The five onstage presenters for the NSAC team were students Ronia Holmes, Josh Wells, Nick Totaro, Tara Henderson and Laura Kessler, who were selected by auditions. Other students in attendance were Rachel Duch, Mimia Johnson, Feifei Sun, Todd Perelmuter and Kelcey Steele. The other members of the team are Matt Schaffer, Matt Richardson, Sheldon Melvin, Christie Bicker­staff, Stephanie Weisen­sale and Jake Wright. Novak, advertising design department chair David Foote and Hall also attended the conference.

In addition to the team accolade, Holmes won the individual Outstanding Presenter award, and Sun received a $1,000 Jan Gardner Scholarship, which is given to talented students in advertising-related disciplines.

“[Knowing that] our creative was good, our research was excellent and our marketing was on point helped to build confidence behind the delivery,” said Holmes.

Other advertising design faculty members also discussed their areas of expertise with the students. Hall talked about marketing strategies, William Shanahan talked about research and media, Lindsay Hadley shared information about production, and Chercy Lott videotaped the auditions.

SCAD students outside the advertising design department also helped the team.
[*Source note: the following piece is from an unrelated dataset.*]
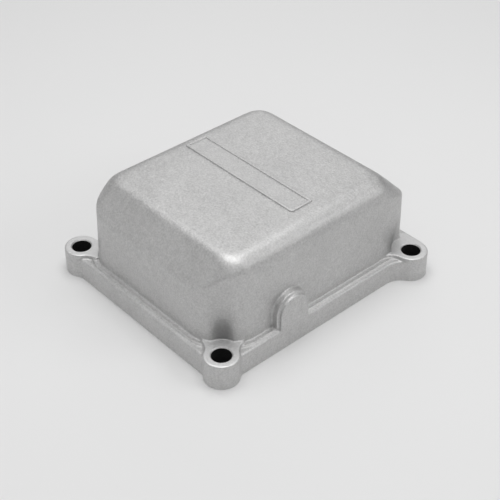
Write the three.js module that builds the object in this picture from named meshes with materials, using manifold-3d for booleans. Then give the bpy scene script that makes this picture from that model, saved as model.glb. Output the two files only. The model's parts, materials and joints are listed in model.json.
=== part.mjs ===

Ryan Duhaime, a senior broadcast design and motion graphics and visual effects student — and winner of the Best in Show award at the SCADDY and regional ADDY awards competitions — contributed animation; Brandon Clark, a junior majoring in sequential art and sound design, wrote an original song; Mike Boyle, a sophomore majoring in film and television, directed a TV commercial; Derek Randall, a senior majoring in performing arts, played a newscaster in that commercial; and Andria Phillips, a senior majoring in photography, took photographs for a “Girls of Advertising” calendar designed to raise money to support the NSAC team.

“The great thing about being in advertising design is that advertising takes in all these other disciplines,” Novak said. “It’s really a collaborative effort, and that’s where I think the college excels and makes a mark in advertising education.”

Spitz is senior publications editor at SCAD.